Limitations and Common Misconceptions
Spatial audio is impressive, but it is not magic.
Its quality depends on the source material, the mastering process, and the device used for playback.
Common misconceptions include:
- It always sounds better: Some listeners prefer a standard stereo mix because it can feel more direct or familiar.
- It works on every track: Spatial audio requires dedicated mixing or processing to sound convincing.
- It is the same as surround sound: Spatial audio can use surround principles, but it focuses on 3D positioning rather than fixed channels alone.
- Any headphones will do the same thing: Device quality, software support, and calibration all affect the result.
Another factor is listener preference.
Some people notice the immersive effect immediately, while others find it subtle unless the content is specifically engineered for it.

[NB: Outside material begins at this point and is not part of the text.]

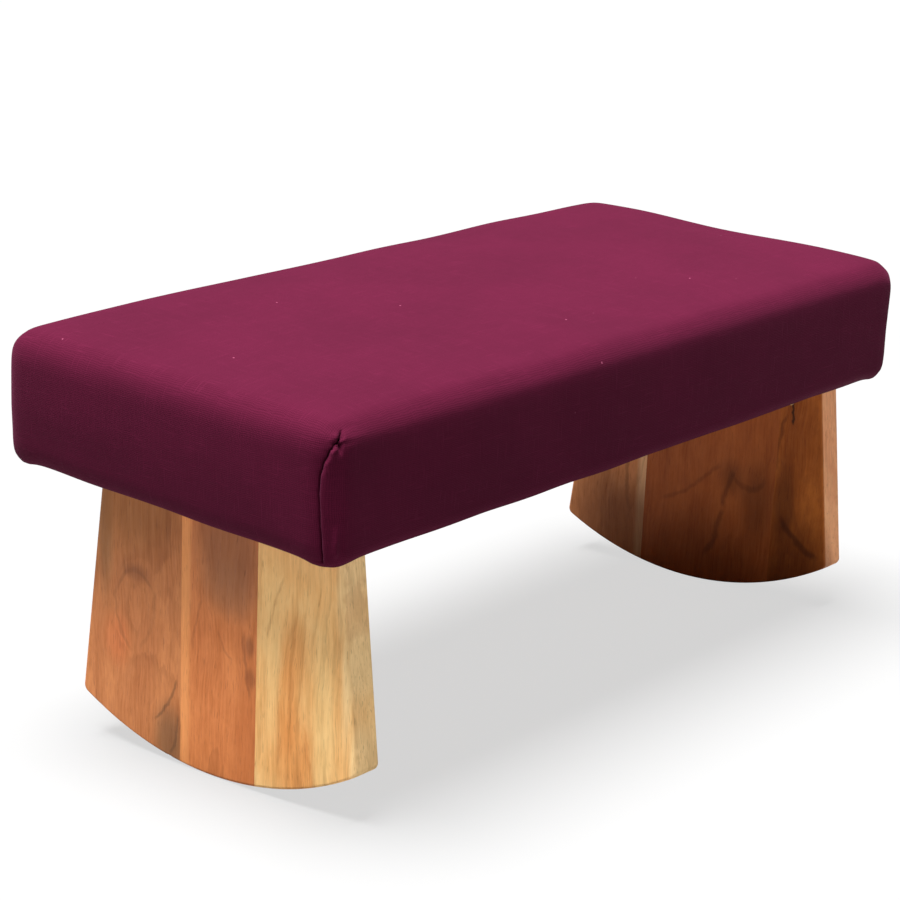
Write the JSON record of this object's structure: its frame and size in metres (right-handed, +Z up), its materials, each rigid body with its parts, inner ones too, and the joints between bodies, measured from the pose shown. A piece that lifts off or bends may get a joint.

How to Tell If You Are Actually Hearing Spatial Audio
To verify spatial audio, look for signs that the sound field changes with movement or contains clearly placed sound objects.
In supported headphone systems, turning your head may cause the audio image to remain fixed in front of you.
In film or music, instruments, voices, and effects may seem separated in depth and height rather than grouped between two speakers.
You can also check:
- whether the app or service labels the content as Dolby Atmos, spatial audio, or immersive audio
- whether your playback device has head-tracking or surround processing enabled
- whether the mix sounds different from the stereo version of the same content
If the audio sounds wider but not especially three-dimensional, you may be hearing enhanced stereo rather than true spatial rendering.
Why Spatial Audio Matters for the Future of Listening
As media moves toward more interactive and immersive formats, spatial audio is becoming a core part of modern sound design.
It helps entertainment feel more lifelike, supports accessibility and situational awareness, and gives creators more tools for storytelling.
For consumers, the biggest value is simple: spatial audio makes listening feel less like passive playback and more like being inside the sound itself.